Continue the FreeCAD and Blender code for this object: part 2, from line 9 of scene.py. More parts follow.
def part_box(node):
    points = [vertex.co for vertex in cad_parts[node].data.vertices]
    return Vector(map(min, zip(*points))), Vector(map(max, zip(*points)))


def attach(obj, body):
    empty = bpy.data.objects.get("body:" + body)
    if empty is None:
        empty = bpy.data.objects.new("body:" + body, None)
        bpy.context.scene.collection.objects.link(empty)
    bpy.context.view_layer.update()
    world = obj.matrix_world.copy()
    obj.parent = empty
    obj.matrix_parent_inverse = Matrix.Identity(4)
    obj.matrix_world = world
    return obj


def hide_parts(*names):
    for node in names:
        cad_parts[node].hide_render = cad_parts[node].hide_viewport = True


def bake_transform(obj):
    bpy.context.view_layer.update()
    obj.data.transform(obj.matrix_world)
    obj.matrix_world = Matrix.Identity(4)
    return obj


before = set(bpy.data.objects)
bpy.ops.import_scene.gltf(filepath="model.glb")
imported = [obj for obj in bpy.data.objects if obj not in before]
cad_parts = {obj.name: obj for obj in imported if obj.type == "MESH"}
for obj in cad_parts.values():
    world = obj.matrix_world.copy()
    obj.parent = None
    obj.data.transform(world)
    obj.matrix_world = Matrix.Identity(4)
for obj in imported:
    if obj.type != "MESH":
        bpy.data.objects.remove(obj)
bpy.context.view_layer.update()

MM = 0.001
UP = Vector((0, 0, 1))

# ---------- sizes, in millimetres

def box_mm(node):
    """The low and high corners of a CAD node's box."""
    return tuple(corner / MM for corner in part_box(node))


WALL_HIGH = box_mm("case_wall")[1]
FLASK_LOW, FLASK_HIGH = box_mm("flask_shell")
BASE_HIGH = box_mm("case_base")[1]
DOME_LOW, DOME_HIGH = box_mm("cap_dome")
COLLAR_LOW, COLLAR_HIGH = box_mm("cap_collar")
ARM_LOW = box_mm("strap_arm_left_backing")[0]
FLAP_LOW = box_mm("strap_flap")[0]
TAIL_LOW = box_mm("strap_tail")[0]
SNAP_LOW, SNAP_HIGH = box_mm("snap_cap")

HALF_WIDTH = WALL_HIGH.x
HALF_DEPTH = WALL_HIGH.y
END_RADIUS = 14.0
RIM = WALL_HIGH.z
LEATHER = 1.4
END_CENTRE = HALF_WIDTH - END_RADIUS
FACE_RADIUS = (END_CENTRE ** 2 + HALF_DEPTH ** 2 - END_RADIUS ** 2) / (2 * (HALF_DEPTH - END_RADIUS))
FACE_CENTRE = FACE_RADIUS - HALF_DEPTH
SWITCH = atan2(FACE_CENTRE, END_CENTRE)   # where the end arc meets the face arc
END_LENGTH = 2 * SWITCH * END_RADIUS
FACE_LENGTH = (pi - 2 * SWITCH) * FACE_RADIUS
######
Exercise instructions →
Each line of the listing should be echoed back exactly.

Answer to the task →
Continue the FreeCAD and Blender code for this object: part 2, from line 9 of scene.py. More parts follow.
def part_box(node):
    points = [vertex.co for vertex in cad_parts[node].data.vertices]
    return Vector(map(min, zip(*points))), Vector(map(max, zip(*points)))


def attach(obj, body):
    empty = bpy.data.objects.get("body:" + body)
    if empty is None:
        empty = bpy.data.objects.new("body:" + body, None)
        bpy.context.scene.collection.objects.link(empty)
    bpy.context.view_layer.update()
    world = obj.matrix_world.copy()
    obj.parent = empty
    obj.matrix_parent_inverse = Matrix.Identity(4)
    obj.matrix_world = world
    return obj


def hide_parts(*names):
    for node in names:
        cad_parts[node].hide_render = cad_parts[node].hide_viewport = True


def bake_transform(obj):
    bpy.context.view_layer.update()
    obj.data.transform(obj.matrix_world)
    obj.matrix_world = Matrix.Identity(4)
    return obj


before = set(bpy.data.objects)
bpy.ops.import_scene.gltf(filepath="model.glb")
imported = [obj for obj in bpy.data.objects if obj not in before]
cad_parts = {obj.name: obj for obj in imported if obj.type == "MESH"}
for obj in cad_parts.values():
    world = obj.matrix_world.copy()
    obj.parent = None
    obj.data.transform(world)
    obj.matrix_world = Matrix.Identity(4)
for obj in imported:
    if obj.type != "MESH":
        bpy.data.objects.remove(obj)
bpy.context.view_layer.update()

MM = 0.001
UP = Vector((0, 0, 1))

# ---------- sizes, in millimetres

def box_mm(node):
    """The low and high corners of a CAD node's box."""
    return tuple(corner / MM for corner in part_box(node))


WALL_HIGH = box_mm("case_wall")[1]
FLASK_LOW, FLASK_HIGH = box_mm("flask_shell")
BASE_HIGH = box_mm("case_base")[1]
DOME_LOW, DOME_HIGH = box_mm("cap_dome")
COLLAR_LOW, COLLAR_HIGH = box_mm("cap_collar")
ARM_LOW = box_mm("strap_arm_left_backing")[0]
FLAP_LOW = box_mm("strap_flap")[0]
TAIL_LOW = box_mm("strap_tail")[0]
SNAP_LOW, SNAP_HIGH = box_mm("snap_cap")

HALF_WIDTH = WALL_HIGH.x
HALF_DEPTH = WALL_HIGH.y
END_RADIUS = 14.0
RIM = WALL_HIGH.z
LEATHER = 1.4
END_CENTRE = HALF_WIDTH - END_RADIUS
FACE_RADIUS = (END_CENTRE ** 2 + HALF_DEPTH ** 2 - END_RADIUS ** 2) / (2 * (HALF_DEPTH - END_RADIUS))
FACE_CENTRE = FACE_RADIUS - HALF_DEPTH
SWITCH = atan2(FACE_CENTRE, END_CENTRE)   # where the end arc meets the face arc
END_LENGTH = 2 * SWITCH * END_RADIUS
FACE_LENGTH = (pi - 2 * SWITCH) * FACE_RADIUS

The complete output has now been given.